Because a balance sheet focuses on the financial position at a specific point in time, the ending account balances are used to calculate the amounts on a balance sheet. A balance sheet example can be found here.
The balance sheet has three main sections: Assets, liabilities, and equity.
Assets
The company’s assets section is a compilation of everything the company owns of economic value. The subsections (and a description of what they represent) consist of:
Current Assets – The current assets of a company are usually a combination of cash, accounts receivable, inventory, and prepaid expenses which are expected to be sold, used, or exhausted through standard business operations with one year. The assets that belong in this category are very liquid and if they are not cash, can quickly be converted to cash if needed.

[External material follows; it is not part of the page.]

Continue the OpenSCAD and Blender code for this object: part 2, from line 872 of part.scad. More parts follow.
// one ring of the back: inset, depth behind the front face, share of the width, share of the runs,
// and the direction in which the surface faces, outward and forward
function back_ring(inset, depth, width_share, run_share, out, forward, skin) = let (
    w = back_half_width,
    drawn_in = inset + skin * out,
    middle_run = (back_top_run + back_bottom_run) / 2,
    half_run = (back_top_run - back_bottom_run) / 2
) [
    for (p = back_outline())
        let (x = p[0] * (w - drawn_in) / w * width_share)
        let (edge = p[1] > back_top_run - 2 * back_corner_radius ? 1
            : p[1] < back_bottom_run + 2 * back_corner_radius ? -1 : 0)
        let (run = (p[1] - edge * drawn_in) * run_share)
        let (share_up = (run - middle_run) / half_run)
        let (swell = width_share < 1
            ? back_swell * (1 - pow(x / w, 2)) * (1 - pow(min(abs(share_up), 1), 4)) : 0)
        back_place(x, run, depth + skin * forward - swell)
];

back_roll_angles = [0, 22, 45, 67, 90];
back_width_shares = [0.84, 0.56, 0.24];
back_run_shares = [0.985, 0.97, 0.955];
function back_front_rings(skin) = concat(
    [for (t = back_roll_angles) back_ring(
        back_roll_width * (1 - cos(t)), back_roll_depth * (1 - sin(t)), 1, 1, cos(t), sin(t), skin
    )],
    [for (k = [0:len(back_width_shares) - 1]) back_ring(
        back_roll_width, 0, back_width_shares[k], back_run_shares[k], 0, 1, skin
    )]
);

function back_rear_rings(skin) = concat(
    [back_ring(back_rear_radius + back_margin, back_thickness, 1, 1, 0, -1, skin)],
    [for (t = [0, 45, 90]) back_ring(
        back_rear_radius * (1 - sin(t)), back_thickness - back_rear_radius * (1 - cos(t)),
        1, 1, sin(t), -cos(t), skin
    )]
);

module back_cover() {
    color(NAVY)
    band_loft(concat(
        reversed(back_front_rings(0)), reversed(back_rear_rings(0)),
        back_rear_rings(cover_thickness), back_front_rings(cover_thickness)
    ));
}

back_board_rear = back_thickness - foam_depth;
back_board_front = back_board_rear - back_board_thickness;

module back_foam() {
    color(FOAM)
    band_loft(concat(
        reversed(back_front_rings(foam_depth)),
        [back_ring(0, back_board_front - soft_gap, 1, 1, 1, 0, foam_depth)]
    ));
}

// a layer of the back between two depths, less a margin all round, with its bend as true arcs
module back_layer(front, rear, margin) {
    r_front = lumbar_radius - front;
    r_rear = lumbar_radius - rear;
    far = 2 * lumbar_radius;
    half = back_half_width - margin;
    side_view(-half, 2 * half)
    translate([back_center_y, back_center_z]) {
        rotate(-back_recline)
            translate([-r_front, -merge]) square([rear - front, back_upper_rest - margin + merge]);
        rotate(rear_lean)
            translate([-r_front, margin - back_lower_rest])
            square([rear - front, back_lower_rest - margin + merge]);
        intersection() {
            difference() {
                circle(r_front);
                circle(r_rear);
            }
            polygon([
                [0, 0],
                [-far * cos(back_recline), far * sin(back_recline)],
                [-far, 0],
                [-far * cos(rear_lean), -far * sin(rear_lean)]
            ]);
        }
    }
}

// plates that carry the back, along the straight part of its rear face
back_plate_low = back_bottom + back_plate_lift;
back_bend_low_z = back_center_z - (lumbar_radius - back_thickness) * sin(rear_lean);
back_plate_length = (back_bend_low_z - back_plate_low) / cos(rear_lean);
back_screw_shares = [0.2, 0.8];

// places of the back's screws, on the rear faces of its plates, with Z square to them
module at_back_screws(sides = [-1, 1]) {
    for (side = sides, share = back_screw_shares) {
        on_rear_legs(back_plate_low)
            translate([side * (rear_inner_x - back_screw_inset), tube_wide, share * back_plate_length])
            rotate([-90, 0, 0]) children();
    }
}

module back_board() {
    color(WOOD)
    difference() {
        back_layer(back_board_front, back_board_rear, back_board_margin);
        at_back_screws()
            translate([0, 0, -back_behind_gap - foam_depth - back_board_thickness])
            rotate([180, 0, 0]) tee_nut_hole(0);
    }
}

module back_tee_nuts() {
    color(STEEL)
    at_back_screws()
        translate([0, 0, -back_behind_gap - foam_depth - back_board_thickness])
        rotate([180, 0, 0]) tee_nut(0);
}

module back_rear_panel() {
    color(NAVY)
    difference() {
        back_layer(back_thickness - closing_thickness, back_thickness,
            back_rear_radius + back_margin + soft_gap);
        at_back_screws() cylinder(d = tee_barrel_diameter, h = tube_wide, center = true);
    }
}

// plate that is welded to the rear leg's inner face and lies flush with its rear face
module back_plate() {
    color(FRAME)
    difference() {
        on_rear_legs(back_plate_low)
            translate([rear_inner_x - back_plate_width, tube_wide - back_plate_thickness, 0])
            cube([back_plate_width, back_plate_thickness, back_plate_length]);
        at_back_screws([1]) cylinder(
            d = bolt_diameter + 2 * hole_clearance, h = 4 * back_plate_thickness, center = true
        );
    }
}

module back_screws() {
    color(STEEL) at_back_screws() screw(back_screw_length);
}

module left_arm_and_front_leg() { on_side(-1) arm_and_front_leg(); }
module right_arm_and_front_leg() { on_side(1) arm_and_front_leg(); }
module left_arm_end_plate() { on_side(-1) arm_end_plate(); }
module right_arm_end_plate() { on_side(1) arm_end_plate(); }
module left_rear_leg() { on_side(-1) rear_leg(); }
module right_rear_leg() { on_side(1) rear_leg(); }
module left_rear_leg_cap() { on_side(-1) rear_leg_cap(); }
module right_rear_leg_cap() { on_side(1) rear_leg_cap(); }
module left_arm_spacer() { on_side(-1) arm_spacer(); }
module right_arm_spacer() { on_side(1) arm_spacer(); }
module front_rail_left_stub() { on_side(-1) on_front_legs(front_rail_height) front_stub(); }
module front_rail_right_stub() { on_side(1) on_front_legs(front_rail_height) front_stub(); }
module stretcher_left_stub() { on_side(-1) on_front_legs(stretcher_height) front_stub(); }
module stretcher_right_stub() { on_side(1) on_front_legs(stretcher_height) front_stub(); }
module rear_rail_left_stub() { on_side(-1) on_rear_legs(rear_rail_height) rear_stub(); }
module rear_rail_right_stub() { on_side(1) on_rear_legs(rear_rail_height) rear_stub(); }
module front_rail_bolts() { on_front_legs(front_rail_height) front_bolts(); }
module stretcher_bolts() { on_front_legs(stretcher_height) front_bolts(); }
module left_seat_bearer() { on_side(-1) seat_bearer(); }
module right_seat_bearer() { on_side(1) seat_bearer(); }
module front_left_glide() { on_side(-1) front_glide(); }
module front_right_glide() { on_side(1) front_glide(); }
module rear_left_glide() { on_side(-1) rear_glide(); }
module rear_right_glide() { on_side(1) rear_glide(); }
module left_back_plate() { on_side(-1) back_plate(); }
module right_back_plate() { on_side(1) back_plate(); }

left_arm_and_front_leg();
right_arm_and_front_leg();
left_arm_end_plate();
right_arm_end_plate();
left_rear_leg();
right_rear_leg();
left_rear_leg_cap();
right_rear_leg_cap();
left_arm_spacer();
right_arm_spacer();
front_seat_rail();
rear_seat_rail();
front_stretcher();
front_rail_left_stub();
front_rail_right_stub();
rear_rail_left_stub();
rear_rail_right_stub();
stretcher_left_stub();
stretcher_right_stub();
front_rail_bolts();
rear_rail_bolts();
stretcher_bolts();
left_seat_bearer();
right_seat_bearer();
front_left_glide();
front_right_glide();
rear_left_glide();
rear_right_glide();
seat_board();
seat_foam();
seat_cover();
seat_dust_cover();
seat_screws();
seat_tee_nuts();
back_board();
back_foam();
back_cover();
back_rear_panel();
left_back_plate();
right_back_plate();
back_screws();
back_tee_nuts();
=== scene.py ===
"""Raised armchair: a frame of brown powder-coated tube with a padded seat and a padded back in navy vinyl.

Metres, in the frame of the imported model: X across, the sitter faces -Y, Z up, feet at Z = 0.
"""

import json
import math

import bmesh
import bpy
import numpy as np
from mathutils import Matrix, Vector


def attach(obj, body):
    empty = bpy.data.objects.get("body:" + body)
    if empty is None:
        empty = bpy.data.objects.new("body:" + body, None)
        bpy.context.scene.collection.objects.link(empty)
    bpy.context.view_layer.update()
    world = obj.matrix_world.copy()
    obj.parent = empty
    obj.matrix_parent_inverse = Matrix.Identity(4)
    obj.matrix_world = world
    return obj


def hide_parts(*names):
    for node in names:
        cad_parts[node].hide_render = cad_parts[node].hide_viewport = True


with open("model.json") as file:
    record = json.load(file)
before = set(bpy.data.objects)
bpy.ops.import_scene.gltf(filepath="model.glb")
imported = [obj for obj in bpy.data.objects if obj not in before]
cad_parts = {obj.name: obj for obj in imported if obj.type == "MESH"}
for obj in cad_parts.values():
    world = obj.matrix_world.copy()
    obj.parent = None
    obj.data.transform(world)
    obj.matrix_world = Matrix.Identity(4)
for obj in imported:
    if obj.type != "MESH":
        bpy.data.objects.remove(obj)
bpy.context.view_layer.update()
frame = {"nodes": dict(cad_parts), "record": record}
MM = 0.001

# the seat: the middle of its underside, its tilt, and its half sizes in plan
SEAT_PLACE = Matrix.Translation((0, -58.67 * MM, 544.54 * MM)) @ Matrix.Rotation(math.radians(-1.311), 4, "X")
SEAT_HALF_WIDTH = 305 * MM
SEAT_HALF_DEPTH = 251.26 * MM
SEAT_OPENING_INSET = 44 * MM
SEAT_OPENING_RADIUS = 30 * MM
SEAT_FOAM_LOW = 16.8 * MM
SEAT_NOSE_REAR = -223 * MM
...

Investments – The investments of a company are cash that is in an investment account or other investments such as certificates of deposits (CD’s).
Fixed Assets – The fixed assets are the long-term assets of the company and are usually land, land improvements, buildings, and equipment. The fixed assets are reduced by accumulated depreciation.

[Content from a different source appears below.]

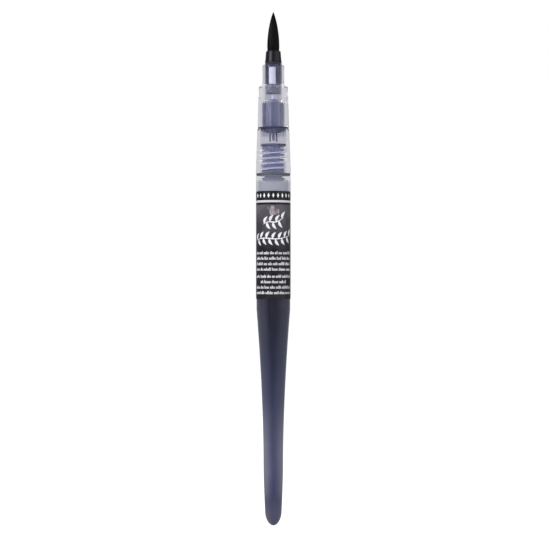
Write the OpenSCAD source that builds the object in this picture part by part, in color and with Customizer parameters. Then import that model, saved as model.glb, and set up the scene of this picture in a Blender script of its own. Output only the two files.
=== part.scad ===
// Squeeze-barrel brush pen, standing on its rounded rear end with the bristles up.
// Z is the pen's axis, and z = 0 is the lowest point of the barrel.

/* [Barrel] */
// Height of the barrel's shoulder, where the front section seats
shoulder_z = 129.4; // [125:0.1:135]
// Radius of the barrel between the label and the shoulder
barrel_r = 6.45; // [6.4:0.01:6.6]
// Radius of the shallow panel that the label is stuck to
panel_r = 6.28; // [6.2:0.01:6.34]
// Length of the label panel
panel_len = 40; // [36:0.5:42]
// Plain band between the label panel and the shoulder
top_band = 5.8; // [5:0.1:7]
// Radius of the handle where it is slimmest, before it rounds off
waist_r = 3.64; // [3.4:0.01:3.9]
// Height at which the taper runs out into the slim handle
waist_z = 24; // [20:0.5:26]
// Radius of the rounded end where it meets the handle
dome_r = 3.1; // [2.8:0.05:3.3]
// Height of the rounded end
dome_h = 5.4; // [3.5:0.1:6]
// Thickness of the barrel's wall
wall = 0.9; // [0.8:0.05:1]

/* [Neck thread] */
// Root radius of the neck
neck_r = 4; // [3.95:0.01:4.05]
// Height of the neck above the shoulder
neck_h = 10.9; // [10.8:0.1:11.2]
// Radius of the hole through the neck
neck_bore_r = 3.3; // [3.2:0.05:3.4]
// Axial distance from one turn of the thread to the next
pitch = 1.9; // [1.8:0.05:2]
// Radial depth of the thread on the neck
thread_depth = 0.5; // [0.4:0.05:0.55]
// Turns of thread on the neck
neck_turns = 4.5; // [3.5:0.25:4.5]
// Turns of thread inside the front section
section_turns = 3; // [2:0.25:3]

/* [Front section] */
// Thickness of the gasket on the shoulder
gasket_h = 0.7; // [0.5:0.05:0.8]
// Length of the clear grip that screws onto the neck
grip_h = 16.4; // [16:0.1:17]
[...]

Intangible Assets – The intangible assets of a company can be either long-term or short-term. They typically include items such as goodwill and intellectual property. They differ from tangible assets because they are not physical assets (i.e. land or equipment).
Liabilities
The company’s liability section is a compilation of what the company owes. The subsections (and a description of what they represent) consist of:
Current Liabilities – The current liabilities of a company are the obligations which are short term (due in less than one year) in nature. Credit cards, accounts payable, lines of credit, and payroll liabilities are most often found in this section of the balance sheet.
Long – Term Liabilities – The long-term liabilities represent the long-term debt that is due in more than one year. Notes and bonds payable are common types of long-term liabilities.
Equity
The final section of the balance sheet is the Equity section. Depending on the entity type, this section will be labeled either Owner’s Equity (sole proprietor) or Shareholder’s Equity (corporation). The equity section can get quite complex, but at the simplest level, this section will have retained earnings which represents the profits retained in the company from prior years. These profits are usually reinvested back into the company and used for working capital.

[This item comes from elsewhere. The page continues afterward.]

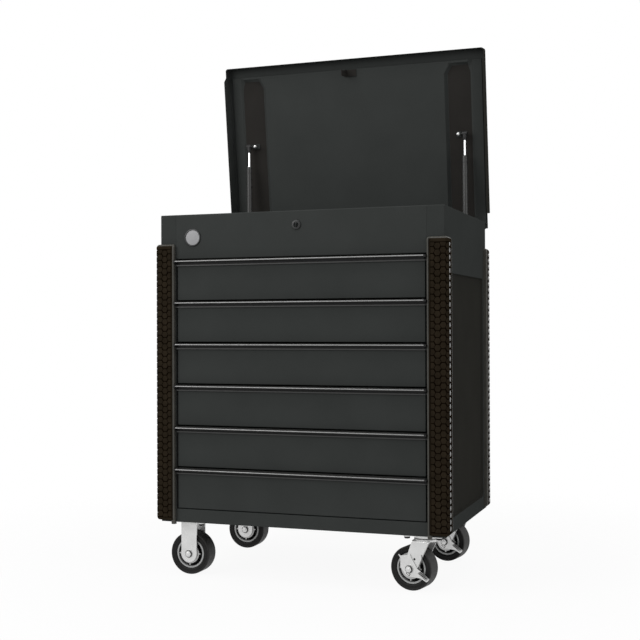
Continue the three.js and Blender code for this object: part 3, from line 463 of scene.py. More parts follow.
def dome(form, axis, centre, radius, height, sign=1, look_number=0):
    """A rivet's or screw's low round head."""
    sunk = -sign * 0.2 * mm
    crown = [(radius * a, sign * height * b) for a, b in arc(0, 0, 1, 0, 75, 5)]
    form.turn([(0, sunk), (radius, sunk)] + crown + [(0, sign * height)], axis, centre, 20, look_number)


# Cabinet
recess_depth = 8 * mm
recess_margin = 44.5 * mm
recess_foot = 40 * mm
recess_corner = 12 * mm
till_band = 186 * mm
rim_round = 2 * mm
pan_flange = 20 * mm


def recess_loops():
    """The pressed recess, from its soft edge down its slope to its floor."""
    slope = recess_depth * 0.5
    steps = [
        (0, 0), (0.6 * mm, 0.15 * mm), (1.2 * mm, 0.8 * mm), (slope, recess_depth - 1 * mm),
        (slope + 0.6 * mm, recess_depth - 0.25 * mm), (slope + 1.6 * mm, recess_depth),
    ]
    loops = []
    for inset, depth in steps:
        outline = rounded(front + recess_margin + inset, back - recess_margin - inset,
                          base + recess_foot + inset, rim - till_band - inset, recess_corner - inset)
        loops.append([(side - depth, y, z) for y, z in outline])
    return loops


def rim_loops(corner):
    """The rolled rim, from the wall's top over the flange to the lip that hangs from it."""
    near, far = front + bend, back - bend
    levels = [(bend - b, rim - bend + a) for b, a in arc(0, 0, bend, 0, 90, 5)]
    levels += [(rim_flange - rim_round + b, rim - rim_round + a) for b, a in arc(0, 0, rim_round, 90, 0, 4)]
    levels.append((rim_flange, rim - rim_lip))
    loops = []
    for inset, height in levels:
        share = max(0, 1 - inset / bend)
        if share:
            turned = [(side - bend + (x - side + bend) * share, near + (y - near) * share) for x, y in corner]
        else:
            turned = [(side - inset, front + inset)] * len(corner)
        line = [(return_edge, front + inset)] + turned + [(side - inset, far)]
        loops.append([(x, y, height) for x, y in line])
    return loops


def side_panel(word):
    """A side wall with its front and back returns, its pressed recess, whose floor carries painted shade, and
    its rolled rim.
    """
    form = Form()
    near, far, top = front + bend, back - bend, rim - bend
    corner = arc(side - bend, near, bend, -90, 0, 6)
    rear_corner = arc(side - bend, far, bend, 0, 90, 6)
    form.strip([[(x, y, z) for x, y in [(return_edge, front)] + corner] for z in (base, top)])
    form.strip([[(x, y, z) for x, y in rear_corner + [(return_edge, back)]] for z in (base, back_top)])
    edge = [(side, y, z) for y, z in rounded(near, far, base, top, 0)]
    recess = recess_loops()
    form.band([edge] + recess[:3])
    # The recess floor takes the darker paint as painted shade.
    form.band(recess[2:], 1, end=True)
    form.strip(rim_loops(corner))
    middle = Vector((0, (front + back) / 2, (base + rim) / 2))
    piece(word + "_wall", form, "cabinet", [side_paint, painted_recess_shade], [word + "_side_panel"],
          shell=sheet, inside=middle, place=mirror(x=hands[word]))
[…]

What Does a Balance Sheet Template Have to Do With Financial Ratios?
Lots! Many of the financial ratios that are critical for evaluating the health of a company are calculated from the sections found on the balance sheet. The benefit of using a balance sheet template is that it is easy to add the financial ratio calculations right in the Excel file. A few common financial ratios (and the calculations) derived from the balance sheet include:
Working Capital – The working capital ratio is calculated by subtracting the company’s current liabilities from its current assets. Working capital is a representation of its liquidity or as described by Investopedia, “...how easily that company can turn assets into cash to pay short-term obligations.” The working capital ratio is calculated by dividing current assets by current liabilities.
Quick Ratio – The quick ratio only applies if the company has inventory, but subtracts inventory from current assets and divides that into total liabilities.
Debt to Equity – Many banks look closely at the debt to equity ratio. This ratio is calculated by dividing total debt by equity.
Although this article is focused on the balance sheet and related financial ratios, there are many more financial ratios that are common and according to Inc.com, they can be broken down into the following four main categories: Profitability and return on investment, liquidity, leverage, and efficiency ratios.
Does Excel Have a Balance Sheet Template?
Although many folks have used Excel to create free balance sheet templates for download, Microsoft Excel also has several balance sheet templates in the software itself that can be used. The Excel template options can be found by opening Excel, clicking on File and New. It’s as easy as typing Balance Sheet in the search box and the options will come up.
In summary, using a balance sheet template provides a simple way to produce a balance sheet for those both inside and outside of the company needing more insight into the company’s resources. As a disclaimer: Be sure to correctly vet the free balance sheet templates before selecting one!